HC Deb 21 March 1872 vol 210 cc391-2
MR. BERESFORD HOPE

asked the Secretary to the Treasury, Whether there is any truth in the report that documents have lately been mutilated in the Record Office; and, whether, if the report is true, he will have any objection to lay upon the Table of the House, the Reports of the Deputy Keeper and Assistant Keeper of the Public Records relative to the same, as well as the award of punishment to the offender?

MR. BAXTER

Sir, the Question asked by the hon.

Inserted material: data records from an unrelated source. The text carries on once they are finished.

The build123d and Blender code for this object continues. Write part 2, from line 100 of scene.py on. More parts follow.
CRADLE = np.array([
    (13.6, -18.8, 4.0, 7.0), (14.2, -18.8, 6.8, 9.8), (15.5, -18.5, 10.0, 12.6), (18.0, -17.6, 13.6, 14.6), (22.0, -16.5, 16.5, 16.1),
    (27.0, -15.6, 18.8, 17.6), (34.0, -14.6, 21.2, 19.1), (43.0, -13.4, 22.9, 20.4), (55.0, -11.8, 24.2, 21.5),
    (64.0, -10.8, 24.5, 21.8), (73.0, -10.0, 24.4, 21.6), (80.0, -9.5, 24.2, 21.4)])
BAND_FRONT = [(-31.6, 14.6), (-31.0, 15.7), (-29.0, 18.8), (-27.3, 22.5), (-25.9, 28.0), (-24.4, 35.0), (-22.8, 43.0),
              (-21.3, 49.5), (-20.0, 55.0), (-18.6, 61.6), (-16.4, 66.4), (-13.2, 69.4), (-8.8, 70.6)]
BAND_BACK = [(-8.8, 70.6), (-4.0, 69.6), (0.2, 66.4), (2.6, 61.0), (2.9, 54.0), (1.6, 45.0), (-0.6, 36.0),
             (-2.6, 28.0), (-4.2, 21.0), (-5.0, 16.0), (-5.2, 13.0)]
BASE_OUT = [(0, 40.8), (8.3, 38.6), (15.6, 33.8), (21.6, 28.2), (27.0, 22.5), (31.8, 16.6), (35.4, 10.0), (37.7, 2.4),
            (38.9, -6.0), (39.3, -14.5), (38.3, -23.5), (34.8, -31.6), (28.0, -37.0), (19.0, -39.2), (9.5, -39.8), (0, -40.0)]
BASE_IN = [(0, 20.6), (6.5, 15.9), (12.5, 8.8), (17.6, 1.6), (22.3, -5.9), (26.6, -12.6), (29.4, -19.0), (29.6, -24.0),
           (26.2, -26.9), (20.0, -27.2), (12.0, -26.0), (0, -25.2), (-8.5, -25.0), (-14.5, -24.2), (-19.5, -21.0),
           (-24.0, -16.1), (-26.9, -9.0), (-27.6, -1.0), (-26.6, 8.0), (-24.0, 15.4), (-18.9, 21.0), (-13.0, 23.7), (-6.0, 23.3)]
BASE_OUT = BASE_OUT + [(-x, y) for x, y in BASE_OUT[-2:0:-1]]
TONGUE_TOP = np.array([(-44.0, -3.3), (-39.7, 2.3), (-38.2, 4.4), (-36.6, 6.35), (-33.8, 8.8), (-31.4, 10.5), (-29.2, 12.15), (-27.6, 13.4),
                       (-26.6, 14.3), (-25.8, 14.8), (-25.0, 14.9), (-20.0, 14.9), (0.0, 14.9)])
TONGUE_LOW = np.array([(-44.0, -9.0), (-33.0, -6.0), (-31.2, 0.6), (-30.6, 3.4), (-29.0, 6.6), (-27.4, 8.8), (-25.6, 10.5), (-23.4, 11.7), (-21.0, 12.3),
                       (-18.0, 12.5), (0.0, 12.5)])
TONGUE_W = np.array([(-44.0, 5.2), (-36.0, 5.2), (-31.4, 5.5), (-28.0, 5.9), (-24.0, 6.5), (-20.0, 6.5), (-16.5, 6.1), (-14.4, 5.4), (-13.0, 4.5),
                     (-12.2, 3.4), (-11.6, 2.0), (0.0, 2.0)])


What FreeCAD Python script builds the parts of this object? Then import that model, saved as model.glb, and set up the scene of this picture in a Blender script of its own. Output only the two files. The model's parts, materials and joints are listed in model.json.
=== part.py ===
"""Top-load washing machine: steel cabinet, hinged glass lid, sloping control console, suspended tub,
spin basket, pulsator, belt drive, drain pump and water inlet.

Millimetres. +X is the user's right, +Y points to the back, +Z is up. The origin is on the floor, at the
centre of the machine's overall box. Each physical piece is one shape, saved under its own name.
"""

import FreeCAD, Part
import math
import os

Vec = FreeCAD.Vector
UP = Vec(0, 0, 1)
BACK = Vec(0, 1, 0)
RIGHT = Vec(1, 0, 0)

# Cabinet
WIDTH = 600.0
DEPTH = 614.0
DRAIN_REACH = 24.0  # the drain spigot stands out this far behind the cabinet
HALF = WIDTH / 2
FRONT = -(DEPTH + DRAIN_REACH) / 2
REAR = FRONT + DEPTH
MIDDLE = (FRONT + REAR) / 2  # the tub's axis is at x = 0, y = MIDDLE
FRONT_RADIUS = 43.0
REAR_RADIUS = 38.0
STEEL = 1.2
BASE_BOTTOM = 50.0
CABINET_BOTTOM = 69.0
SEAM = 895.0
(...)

Gentleman, will, I think, be better answered if I read to the House a letter from the Master of the Rolls, which he has permitted to be made public— Public Record Office, Feb. 7, 1872. Sir,—I am sorry to have to inform you, for the information of the Lords Commissioners of Her Majesty's Treasury, that, on the 10th of last month, one of the assistant keepers confided a parcel of Treasury documents of the date 1711–12 to one of the officers of the Record Department under his direction, for the purpose of making a chronological abstract of them, and that when they were returned to him, it appeared that a large piece was torn out of nine of them. This was forthwith reported to me, and as soon as the conclusion of Term afforded me a little leisure, I caused a searching investigation as to the cause and occasion of the damage, when it appeared that the officer to whom the papers were entrusted by some great negligence caused a large quantity of ink to be spilled over the documents, and endeavoured to conceal that circumstance by removing the soiled portion of the papers. On the great penitence expressed by the officer who has occasioned this injury, and his reiterated promise to amend his conduct, and as the dismissal of him would have occasioned utter ruin to him and his family, I have thought that I might take a less step than the removal of the officer; and I have therefore cautioned him, and placed him under strict control, and stopped all his increments of salary until I shall have received a certificate that for two entire years preceding the date of the certificate his conduct has been in all respects unexceptional. It occurred to me that by so doing I should not only be dealing more mercifully with him, but that it would give him a stronger motive to reform his conduct than if I had stopped his increments unconditionally for ever. This is the first time, as far as I know, that any documents under my care, since I was appointed Master of the Rolls in March, 1851, have been injured or mutilated, and as the documents entrusted to me by the Lords Commissioners of Her Majesty's Treasury, are strictly Treasury Papers, I thought it my duty to communicate the circumstances to their Lordships, but I do not require any acknowledgment of this letter, unless their Lordships think fit to do so.—I am, Sir, your obedient servant, ROMILLY. R. R. W. Lingen, Esq., C.B., &c.